Net debt then grows steadily.
The forecast line slopes up gently. The net debt line is sensitive to the bond yield assumption. The chart shows debt at market value, so the fall from 2020 to 2023 partly reflects yields rising and revaluing existing bonds down. The forecast trajectory assumes yields broadly hold. If they rise, the immediate effect is to flatter the headline net debt number while raising public debt interest in the budget. For this reason gross debt is also worth keeping an eye on.
Where this leaves us
The conservative skew on terms of trade and revenue is fine. Asymmetric political risks deserve asymmetric forecasting. If you have to be wrong, be wrong in the direction that doesn't have you announcing windfalls that never arrive.

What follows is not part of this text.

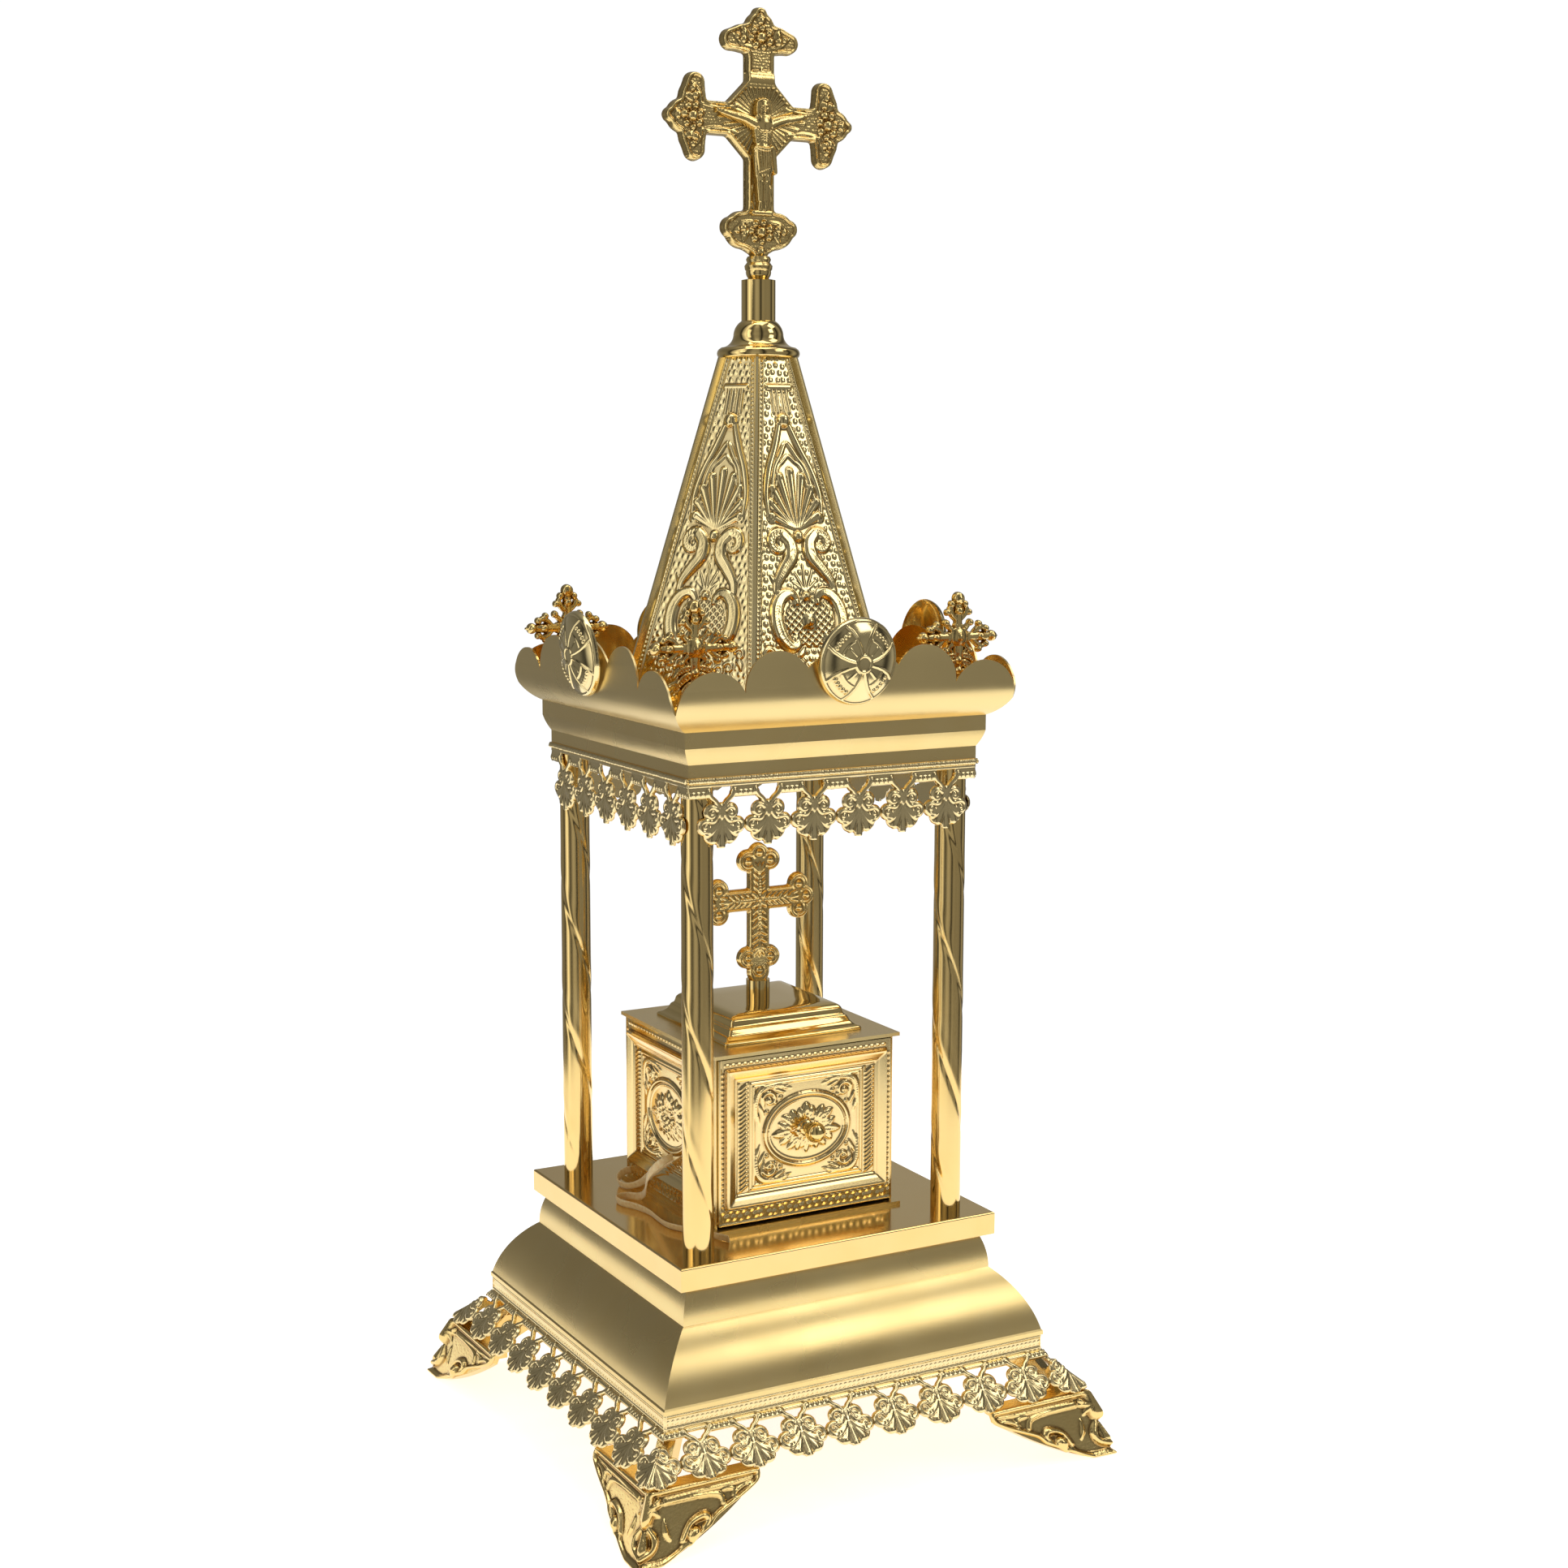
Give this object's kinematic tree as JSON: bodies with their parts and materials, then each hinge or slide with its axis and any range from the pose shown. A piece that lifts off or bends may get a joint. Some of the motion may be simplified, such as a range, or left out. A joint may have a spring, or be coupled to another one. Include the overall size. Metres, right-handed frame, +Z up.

The reversion to equilibrium framework is also fine, as a framework. Treasury cannot forecast politics, and pretending it can would produce worse numbers, not better ones.
What is not fine is the equilibrium itself. The package on the supply side is internally inconsistent. The GDP speed limit assumes productivity at around 0.8 per cent. The actual data, once you strip out the pandemic, says trend productivity is closer to 0.5. Multifactor productivity has been flat for twenty years. The labour market detail assumes no rebound. The wages and prices forecasts assume an even bigger one than the GDP figure does. The investment forecasts assume nothing is changing.
A coherent version of these numbers would do one of two things. It would accept that trend productivity is around 0.5 per cent, mark the speed limit down to about 2.0, and accept that wages cannot sustainably grow much faster than prices. Or it would commit to a genuine rebound, mark business investment up sharply, raise the speed limit, and explain where the rebound is going to come from after twenty years of nothing. Doing both at once is having it both ways.
The deficits in the chart above are calculated on the having-it-both-ways assumption. Half the equilibrium that produces them is doing work the other half denies is happening. That is not a forecast error. It is an equilibrium whose components cannot all be true at once.